15. While granting leave to defend to defendant No. 3, I had held the said defendant to be entitled to leave to defend on two grounds. First being that the plaint does not bring out personal liability of defendant No. 3. The second was that interest has been claimed @ 27% per annum for the pre-suit period as also pendente-lite. Suit being based on a negotiable instrument i.e. cheques, I had held that statutory interest prescribed under the Negotiable Instrument Act is the maximum which could be claimed.
16. Under Clause (b) of sub-rule (1) of Rule 2 of Order 37 CPC, a plaint seeking summary judgment must contain an averment that no relief which does not fall within the ambit of the rule has been claimed in the plaint. In para 17 of the plaint, plaintiff has made said averment. However, said claim is incorrect for the reason, pre-suit interest @ 27% per annum has been claimed.
17. Suit is based on 22 dishonoured cheques. No document has been relied by the plaintiff, much less shown during arguments, which contains a written acknowledgment of the defendants that defendants would be liable to pay interest @ 27% per annum. It is obvious that the suit claims a relief which falls beyond the scope of Order 37 CPC in so far it relates to recovery of interest.

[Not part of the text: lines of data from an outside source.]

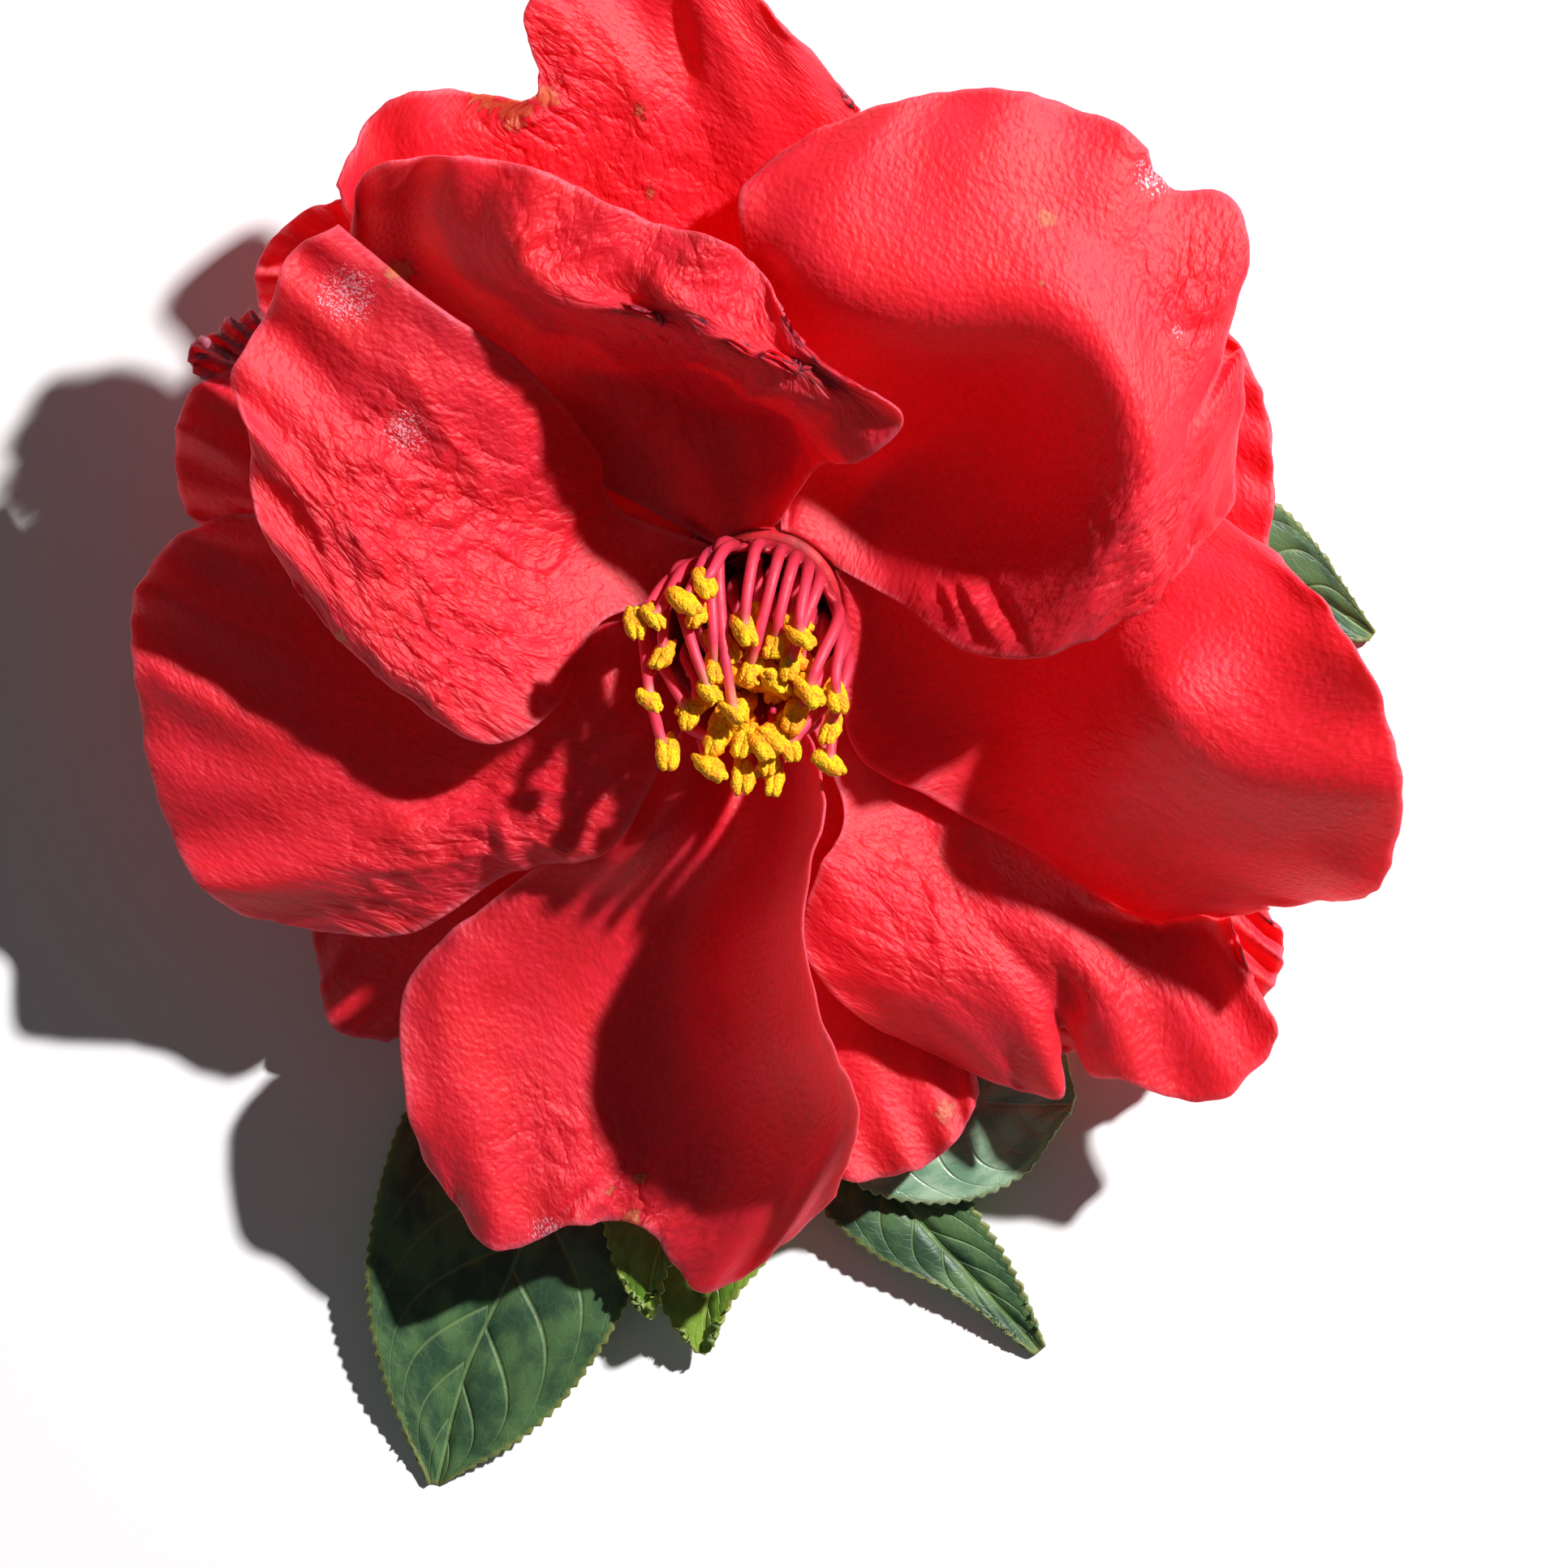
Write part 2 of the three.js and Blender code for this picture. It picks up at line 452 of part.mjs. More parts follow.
// Lowers a blade until it clears what lies over it; each push is spread, so that the blade bends gently.
function settle(grid) {
  const normals = gridNormals(grid);
  const width = grid.across + 1;
  const need = grid.points.map((point, k) => {
    if (k < width) return 0;
    const room = LAYER_GAP / Math.max(0.4, normals[k].z);
    return Math.max(0, point.z - ceilingOver(point) + room);
  });
  let drop = { ...grid, points: need };
  for (let pass = 0; pass < 10; pass++)
    drop = changeGrid(drop, (own, i, j) => {
      if (i === 0) return 0;
      const round = gridPoint(drop, i - 1, j) + gridPoint(drop, i + 1, j)
        + gridPoint(drop, i, j - 1) + gridPoint(drop, i, j + 1);
      return Math.max(need[i * width + j], (round + 2 * own) / 6);
    });
  return changeGrid(grid, (point, i, j) => point.clone().setZ(point.z - gridPoint(drop, i, j)));
}

// ---------------------------------------------------------------- closed bodies
// A body from corner positions and triangles, turned so that its faces look outwards.
function body(positions, faces) {
  const corner = (k) => new THREE.Vector3().fromArray(positions, 3 * k);
  let volume = 0;
  for (let k = 0; k < faces.length; k += 3)
    volume += corner(faces[k]).dot(corner(faces[k + 1]).cross(corner(faces[k + 2])));
  const turned = [];
  for (let k = 0; k < faces.length; k += 3)
    turned.push(faces[k], volume < 0 ? faces[k + 2] : faces[k + 1], volume < 0 ? faces[k + 1] : faces[k + 2]);
  const geometry = new THREE.BufferGeometry();
  geometry.setAttribute("position", new THREE.Float32BufferAttribute(positions, 3));
  geometry.setIndex(turned);
  return geometry;
}

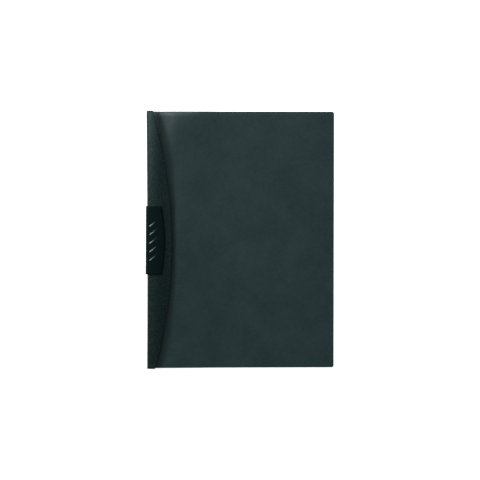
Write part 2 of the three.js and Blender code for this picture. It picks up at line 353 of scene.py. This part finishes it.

18. Original guarantee bond has not been filed. Defendant has denied having executed any guarantee bond. Defendant has filed certified copy of Form 32. Defendant would, therefore, be entitled to a defense entitling the defendant to show that he had resigned as a Director of defendant No. 1 in the year 1995 and had no concern with the management of said defendant in the year 1997-98. Defendant No. 3 would be entitled to a defense to establish that he had not signed the cheques in question.
19. Though for different reasons, defendant No. 3 would still be entitled to leave to defend.
20. IA. No. 2157/05 is accordingly dismissed.
CS(OS) 2191/98
Defendant No. 3 has filed written statement. Replication be filed within six weeks.
Suit be listed for further proceedings on 22.8.2005.